Stored items
◆ ◆ ◆ ◆ ◆
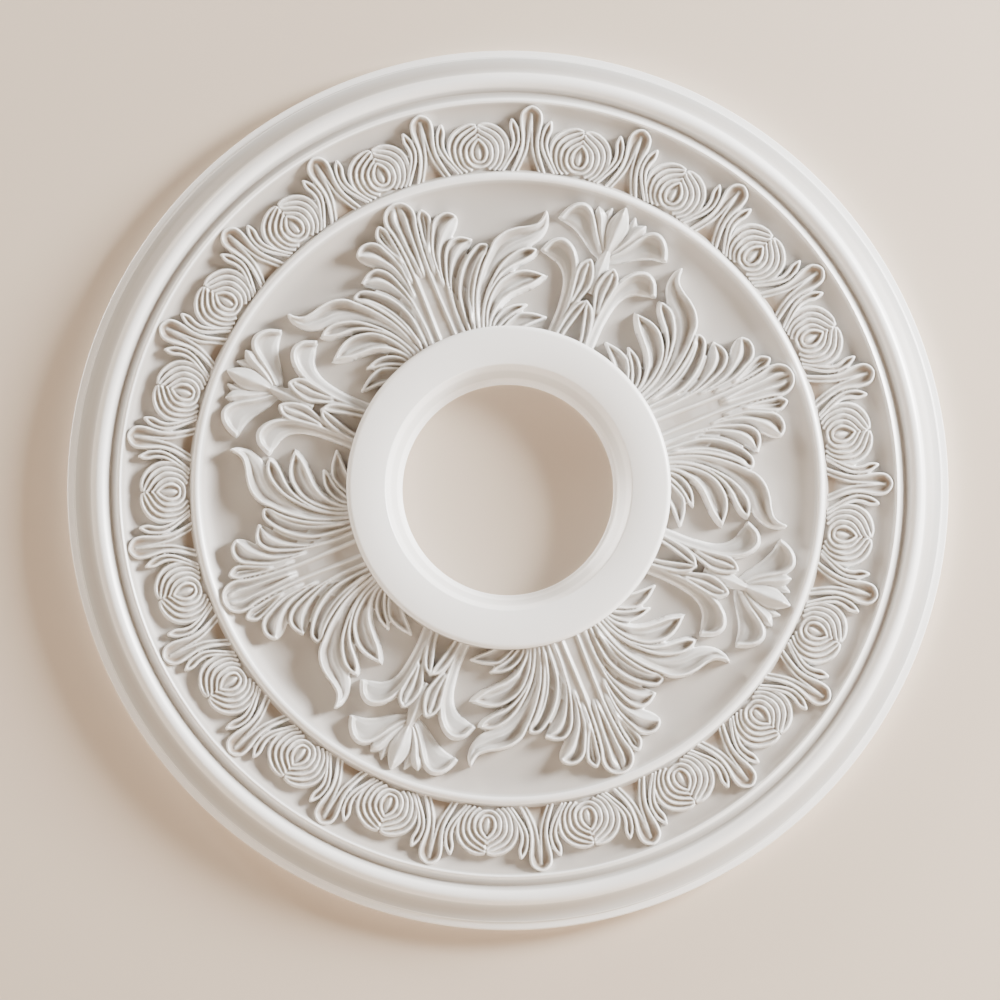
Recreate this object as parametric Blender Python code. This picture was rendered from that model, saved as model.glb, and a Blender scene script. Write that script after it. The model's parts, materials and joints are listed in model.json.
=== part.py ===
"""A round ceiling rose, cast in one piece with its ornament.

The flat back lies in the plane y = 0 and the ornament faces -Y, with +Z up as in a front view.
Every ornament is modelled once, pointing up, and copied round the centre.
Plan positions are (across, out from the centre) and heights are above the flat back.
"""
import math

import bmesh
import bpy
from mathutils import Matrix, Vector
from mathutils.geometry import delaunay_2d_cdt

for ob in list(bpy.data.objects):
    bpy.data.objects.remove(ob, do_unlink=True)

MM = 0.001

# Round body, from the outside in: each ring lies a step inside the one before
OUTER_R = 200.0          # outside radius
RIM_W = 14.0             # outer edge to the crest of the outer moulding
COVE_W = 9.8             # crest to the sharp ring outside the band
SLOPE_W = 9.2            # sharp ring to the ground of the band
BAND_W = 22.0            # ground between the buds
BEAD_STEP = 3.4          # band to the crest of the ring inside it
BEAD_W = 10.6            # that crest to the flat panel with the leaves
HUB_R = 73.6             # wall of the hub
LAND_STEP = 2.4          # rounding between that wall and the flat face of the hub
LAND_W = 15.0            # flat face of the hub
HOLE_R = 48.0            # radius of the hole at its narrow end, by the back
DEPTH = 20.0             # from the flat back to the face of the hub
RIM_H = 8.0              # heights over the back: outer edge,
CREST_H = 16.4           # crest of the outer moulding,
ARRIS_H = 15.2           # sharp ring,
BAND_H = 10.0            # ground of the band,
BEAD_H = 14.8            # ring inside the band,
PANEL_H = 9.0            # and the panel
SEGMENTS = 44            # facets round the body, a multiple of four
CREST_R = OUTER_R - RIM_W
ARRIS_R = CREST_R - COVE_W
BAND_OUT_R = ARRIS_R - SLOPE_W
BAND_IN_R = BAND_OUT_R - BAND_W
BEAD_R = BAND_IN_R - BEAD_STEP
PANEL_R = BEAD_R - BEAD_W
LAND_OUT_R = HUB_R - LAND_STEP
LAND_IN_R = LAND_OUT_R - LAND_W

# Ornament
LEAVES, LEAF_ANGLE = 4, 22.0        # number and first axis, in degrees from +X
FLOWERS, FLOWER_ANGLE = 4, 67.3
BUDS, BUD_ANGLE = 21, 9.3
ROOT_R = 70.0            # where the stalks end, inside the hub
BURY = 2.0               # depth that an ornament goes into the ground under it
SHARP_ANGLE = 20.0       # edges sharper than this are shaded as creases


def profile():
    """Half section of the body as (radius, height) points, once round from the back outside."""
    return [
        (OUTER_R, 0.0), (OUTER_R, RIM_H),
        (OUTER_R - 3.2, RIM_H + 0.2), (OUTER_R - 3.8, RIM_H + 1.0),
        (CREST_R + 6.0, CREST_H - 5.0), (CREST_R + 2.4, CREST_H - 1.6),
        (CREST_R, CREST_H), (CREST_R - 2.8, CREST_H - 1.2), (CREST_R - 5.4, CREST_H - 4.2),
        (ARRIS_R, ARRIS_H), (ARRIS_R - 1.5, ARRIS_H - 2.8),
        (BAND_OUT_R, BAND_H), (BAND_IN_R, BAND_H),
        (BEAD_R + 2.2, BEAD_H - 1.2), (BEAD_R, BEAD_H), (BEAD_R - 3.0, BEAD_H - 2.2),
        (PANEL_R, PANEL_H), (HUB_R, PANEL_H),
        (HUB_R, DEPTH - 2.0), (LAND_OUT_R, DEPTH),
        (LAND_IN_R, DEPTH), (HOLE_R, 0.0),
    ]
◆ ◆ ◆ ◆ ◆
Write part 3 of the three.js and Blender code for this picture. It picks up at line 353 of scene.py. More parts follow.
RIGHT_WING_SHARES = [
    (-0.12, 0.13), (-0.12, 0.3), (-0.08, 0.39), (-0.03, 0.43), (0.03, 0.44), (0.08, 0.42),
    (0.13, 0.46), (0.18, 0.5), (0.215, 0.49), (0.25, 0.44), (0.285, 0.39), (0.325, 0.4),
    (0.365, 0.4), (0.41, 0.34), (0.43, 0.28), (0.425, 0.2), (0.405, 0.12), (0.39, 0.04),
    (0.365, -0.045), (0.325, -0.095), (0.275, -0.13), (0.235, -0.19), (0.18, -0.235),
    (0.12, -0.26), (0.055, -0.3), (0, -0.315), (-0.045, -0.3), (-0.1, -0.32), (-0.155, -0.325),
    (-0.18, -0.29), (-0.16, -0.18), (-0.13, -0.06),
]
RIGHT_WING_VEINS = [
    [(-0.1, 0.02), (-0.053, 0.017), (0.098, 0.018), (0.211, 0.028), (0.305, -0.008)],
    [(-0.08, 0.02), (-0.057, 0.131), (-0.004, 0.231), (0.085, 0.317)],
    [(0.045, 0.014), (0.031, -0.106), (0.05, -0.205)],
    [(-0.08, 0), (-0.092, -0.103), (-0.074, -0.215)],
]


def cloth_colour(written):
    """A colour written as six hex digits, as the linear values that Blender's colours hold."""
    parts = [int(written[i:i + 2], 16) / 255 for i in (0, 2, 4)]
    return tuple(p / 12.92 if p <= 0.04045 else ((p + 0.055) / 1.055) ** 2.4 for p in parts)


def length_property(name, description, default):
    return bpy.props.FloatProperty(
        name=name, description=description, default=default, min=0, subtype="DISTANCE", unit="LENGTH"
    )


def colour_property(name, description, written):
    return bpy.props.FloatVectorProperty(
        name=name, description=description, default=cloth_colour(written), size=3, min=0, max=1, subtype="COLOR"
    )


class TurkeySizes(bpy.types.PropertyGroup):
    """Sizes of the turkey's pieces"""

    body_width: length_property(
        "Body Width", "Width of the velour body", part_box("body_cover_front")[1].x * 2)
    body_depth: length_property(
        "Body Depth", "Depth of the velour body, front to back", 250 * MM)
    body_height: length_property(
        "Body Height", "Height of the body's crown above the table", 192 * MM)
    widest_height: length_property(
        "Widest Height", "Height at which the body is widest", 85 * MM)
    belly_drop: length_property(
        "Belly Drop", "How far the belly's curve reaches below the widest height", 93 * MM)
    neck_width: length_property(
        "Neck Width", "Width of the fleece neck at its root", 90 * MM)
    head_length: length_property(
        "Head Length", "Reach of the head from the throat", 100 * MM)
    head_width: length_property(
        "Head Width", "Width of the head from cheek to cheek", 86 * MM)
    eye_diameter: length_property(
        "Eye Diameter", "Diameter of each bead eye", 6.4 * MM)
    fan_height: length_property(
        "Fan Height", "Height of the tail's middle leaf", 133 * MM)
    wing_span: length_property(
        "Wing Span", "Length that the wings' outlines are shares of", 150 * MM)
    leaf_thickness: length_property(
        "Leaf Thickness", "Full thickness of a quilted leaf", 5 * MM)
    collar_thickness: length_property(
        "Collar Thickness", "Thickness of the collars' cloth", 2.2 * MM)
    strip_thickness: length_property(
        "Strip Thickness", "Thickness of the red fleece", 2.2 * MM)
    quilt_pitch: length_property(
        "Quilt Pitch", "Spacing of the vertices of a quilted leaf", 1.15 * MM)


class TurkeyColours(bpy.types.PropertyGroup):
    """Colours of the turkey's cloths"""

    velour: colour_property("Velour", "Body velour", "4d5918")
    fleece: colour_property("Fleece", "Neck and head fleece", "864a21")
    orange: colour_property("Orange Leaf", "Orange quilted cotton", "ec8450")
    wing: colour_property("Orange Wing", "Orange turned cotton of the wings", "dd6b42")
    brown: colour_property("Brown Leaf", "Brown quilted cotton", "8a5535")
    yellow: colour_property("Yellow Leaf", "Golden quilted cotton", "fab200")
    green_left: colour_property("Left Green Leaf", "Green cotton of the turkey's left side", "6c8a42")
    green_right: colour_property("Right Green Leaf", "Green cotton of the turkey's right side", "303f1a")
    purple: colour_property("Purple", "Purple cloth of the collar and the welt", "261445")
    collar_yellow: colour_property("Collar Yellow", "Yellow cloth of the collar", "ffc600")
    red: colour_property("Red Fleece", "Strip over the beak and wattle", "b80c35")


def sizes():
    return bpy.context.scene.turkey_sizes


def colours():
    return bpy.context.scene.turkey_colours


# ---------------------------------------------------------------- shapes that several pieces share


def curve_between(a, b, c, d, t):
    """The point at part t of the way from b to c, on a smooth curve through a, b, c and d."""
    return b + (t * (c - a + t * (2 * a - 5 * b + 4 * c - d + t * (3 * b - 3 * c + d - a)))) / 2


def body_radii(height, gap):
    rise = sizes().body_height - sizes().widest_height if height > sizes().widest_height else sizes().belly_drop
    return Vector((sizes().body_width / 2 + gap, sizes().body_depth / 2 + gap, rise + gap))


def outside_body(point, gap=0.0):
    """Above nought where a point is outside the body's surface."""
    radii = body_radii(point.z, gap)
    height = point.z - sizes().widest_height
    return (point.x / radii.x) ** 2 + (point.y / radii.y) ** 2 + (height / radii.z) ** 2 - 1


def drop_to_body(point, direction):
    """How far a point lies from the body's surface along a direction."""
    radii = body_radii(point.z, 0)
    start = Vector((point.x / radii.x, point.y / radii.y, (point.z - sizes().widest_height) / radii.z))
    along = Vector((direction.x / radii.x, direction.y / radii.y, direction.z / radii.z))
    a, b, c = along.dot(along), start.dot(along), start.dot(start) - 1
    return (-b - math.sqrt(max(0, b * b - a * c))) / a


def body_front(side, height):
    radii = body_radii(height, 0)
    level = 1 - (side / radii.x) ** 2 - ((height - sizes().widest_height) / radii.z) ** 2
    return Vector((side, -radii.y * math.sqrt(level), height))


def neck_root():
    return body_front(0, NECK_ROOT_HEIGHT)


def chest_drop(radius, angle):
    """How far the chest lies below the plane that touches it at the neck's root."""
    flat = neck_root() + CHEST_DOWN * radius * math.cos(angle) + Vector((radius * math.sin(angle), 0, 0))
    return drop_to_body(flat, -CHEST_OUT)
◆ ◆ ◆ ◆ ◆
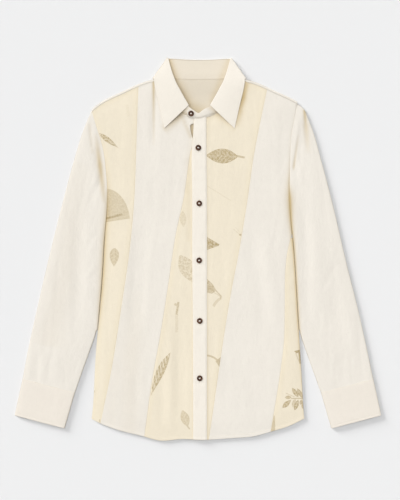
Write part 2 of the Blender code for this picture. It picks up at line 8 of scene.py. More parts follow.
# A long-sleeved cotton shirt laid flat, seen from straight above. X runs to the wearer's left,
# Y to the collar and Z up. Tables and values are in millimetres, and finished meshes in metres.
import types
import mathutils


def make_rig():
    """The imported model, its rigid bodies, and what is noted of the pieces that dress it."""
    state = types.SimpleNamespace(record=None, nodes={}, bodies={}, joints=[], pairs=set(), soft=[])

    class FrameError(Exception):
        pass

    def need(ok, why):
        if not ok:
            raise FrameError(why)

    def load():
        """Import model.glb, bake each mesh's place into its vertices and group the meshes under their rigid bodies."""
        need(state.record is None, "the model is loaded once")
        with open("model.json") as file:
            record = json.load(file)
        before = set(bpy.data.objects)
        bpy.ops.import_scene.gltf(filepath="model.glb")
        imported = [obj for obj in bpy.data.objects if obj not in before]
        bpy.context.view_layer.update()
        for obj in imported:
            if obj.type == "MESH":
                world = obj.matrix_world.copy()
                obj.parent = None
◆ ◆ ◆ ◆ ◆
• Directions for this task: In the listing above, find the line with "import types" and the line with "raise FrameError(why)", then print exactly those two lines and every line between them, and nothing more.

• Answer to the problem:
import types
import mathutils


def make_rig():
    """The imported model, its rigid bodies, and what is noted of the pieces that dress it."""
    state = types.SimpleNamespace(record=None, nodes={}, bodies={}, joints=[], pairs=set(), soft=[])

    class FrameError(Exception):
        pass

    def need(ok, why):
        if not ok:
            raise FrameError(why)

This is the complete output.